_Supplied material:_

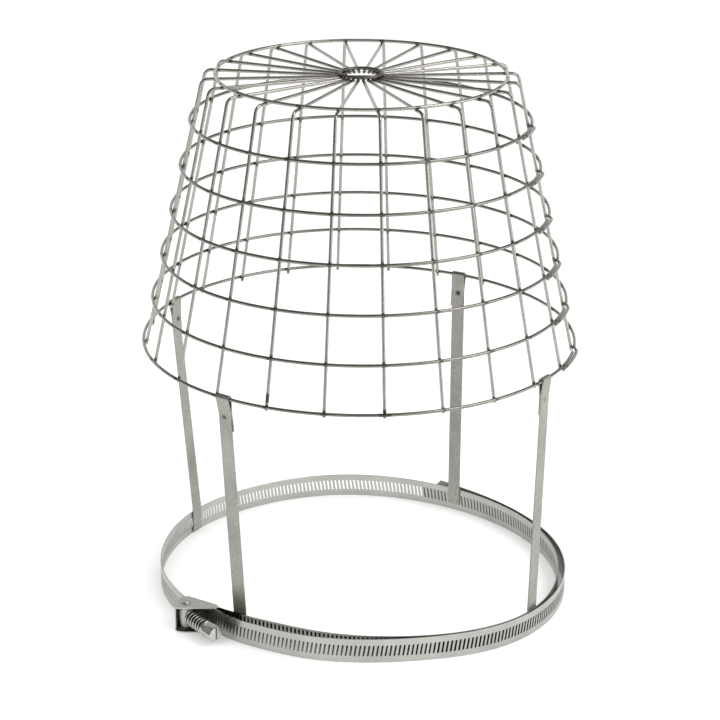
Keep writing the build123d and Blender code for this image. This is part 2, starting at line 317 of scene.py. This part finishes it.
# A round wire through points in millimetres, with the turn-free frame carried along it
def tube(points, radius=wire_radius, closed=False, sides=14):
    bm = bmesh.new()
    count = len(points)
    rings = []
    side = None
    for i, p in enumerate(points):
        if closed:
            ahead = points[(i + 1) % count] - points[i - 1]
        else:
            ahead = points[min(i + 1, count - 1)] - points[max(i - 1, 0)]
        ahead = ahead.normalized()
        if side is None:
            side = UP.cross(ahead)
            side = side.normalized() if side.length > 0.1 else Vector((1, 0, 0))
        side = (side - ahead * side.dot(ahead)).normalized()
        other = ahead.cross(side)
        sizes = [radius]
        if not closed and i in (0, count - 1):
            sizes = [radius * 0.82, radius] if i == 0 else [radius, radius * 0.82]
        for k, size in enumerate(sizes):
            shift = Vector()
            if len(sizes) == 2:
                outwards = ahead * (-1 if i == 0 else 1)
                inner = k == 1 if i == 0 else k == 0
                shift = outwards * (-0.25 if inner else 0.0)
            ring = []
            for j in range(sides):
                turn = 2 * math.pi * j / sides
                spoke = (side * math.cos(turn) + other * math.sin(turn)) * size
                ring.append(bm.verts.new((p + shift + spoke) * MM))
            rings.append(ring)
    pairs = list(zip(rings, rings[1:] + rings[:1])) if closed else list(zip(rings, rings[1:]))
    for a, b in pairs:
        for j in range(sides):
            bm.faces.new((a[j], b[j], b[j - 1], a[j - 1]))
    if not closed:
        bm.faces.new(rings[0])
        bm.faces.new(list(reversed(rings[-1])))
    bmesh.ops.recalc_face_normals(bm, faces=bm.faces)
    return bm


def side_radius(z):
    inside_hoop = bottom_hoop_radius - 2 * wire_radius / math.cos(side_taper)
    return inside_hoop - (z - bottom_hoop_z) * math.tan(side_taper)


# One bent wire's line: along the spoke, round the corner and down the side
def bent_line(azimuth):
    corner = side_radius(spoke_z)
    end_z = bottom_hoop_z - wire_end_drop
    bend = math.pi / 2 - side_taper
    reach = corner_radius * math.tan(bend / 2)
    centre_r = corner - reach
    centre_z = spoke_z - corner_radius
    line = [(spoke_start + (centre_r - spoke_start) * i / 6, spoke_z) for i in range(6)]
    for i in range(11):
        turn = bend * i / 10
        line.append((centre_r + corner_radius * math.sin(turn), centre_z + corner_radius * math.cos(turn)))
    start_r, start_z = line[-1]
    for i in range(1, 9):
        z = start_z + (end_z - start_z) * i / 8
        line.append((start_r + (side_radius(end_z) - start_r) * i / 8, z))
    return [polar(azimuth, r, z) for r, z in line]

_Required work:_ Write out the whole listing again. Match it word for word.

_Output for this task:_
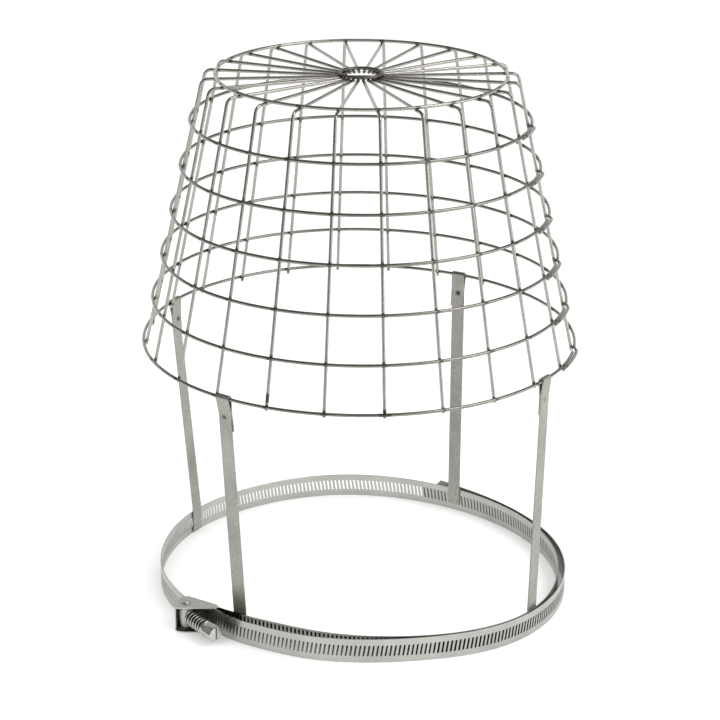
Keep writing the build123d and Blender code for this image. This is part 2, starting at line 317 of scene.py. This part finishes it.
# A round wire through points in millimetres, with the turn-free frame carried along it
def tube(points, radius=wire_radius, closed=False, sides=14):
    bm = bmesh.new()
    count = len(points)
    rings = []
    side = None
    for i, p in enumerate(points):
        if closed:
            ahead = points[(i + 1) % count] - points[i - 1]
        else:
            ahead = points[min(i + 1, count - 1)] - points[max(i - 1, 0)]
        ahead = ahead.normalized()
        if side is None:
            side = UP.cross(ahead)
            side = side.normalized() if side.length > 0.1 else Vector((1, 0, 0))
        side = (side - ahead * side.dot(ahead)).normalized()
        other = ahead.cross(side)
        sizes = [radius]
        if not closed and i in (0, count - 1):
            sizes = [radius * 0.82, radius] if i == 0 else [radius, radius * 0.82]
        for k, size in enumerate(sizes):
            shift = Vector()
            if len(sizes) == 2:
                outwards = ahead * (-1 if i == 0 else 1)
                inner = k == 1 if i == 0 else k == 0
                shift = outwards * (-0.25 if inner else 0.0)
            ring = []
            for j in range(sides):
                turn = 2 * math.pi * j / sides
                spoke = (side * math.cos(turn) + other * math.sin(turn)) * size
                ring.append(bm.verts.new((p + shift + spoke) * MM))
            rings.append(ring)
    pairs = list(zip(rings, rings[1:] + rings[:1])) if closed else list(zip(rings, rings[1:]))
    for a, b in pairs:
        for j in range(sides):
            bm.faces.new((a[j], b[j], b[j - 1], a[j - 1]))
    if not closed:
        bm.faces.new(rings[0])
        bm.faces.new(list(reversed(rings[-1])))
    bmesh.ops.recalc_face_normals(bm, faces=bm.faces)
    return bm


def side_radius(z):
    inside_hoop = bottom_hoop_radius - 2 * wire_radius / math.cos(side_taper)
    return inside_hoop - (z - bottom_hoop_z) * math.tan(side_taper)


# One bent wire's line: along the spoke, round the corner and down the side
def bent_line(azimuth):
    corner = side_radius(spoke_z)
    end_z = bottom_hoop_z - wire_end_drop
    bend = math.pi / 2 - side_taper
    reach = corner_radius * math.tan(bend / 2)
    centre_r = corner - reach
    centre_z = spoke_z - corner_radius
    line = [(spoke_start + (centre_r - spoke_start) * i / 6, spoke_z) for i in range(6)]
    for i in range(11):
        turn = bend * i / 10
        line.append((centre_r + corner_radius * math.sin(turn), centre_z + corner_radius * math.cos(turn)))
    start_r, start_z = line[-1]
    for i in range(1, 9):
        z = start_z + (end_z - start_z) * i / 8
        line.append((start_r + (side_radius(end_z) - start_r) * i / 8, z))
    return [polar(azimuth, r, z) for r, z in line]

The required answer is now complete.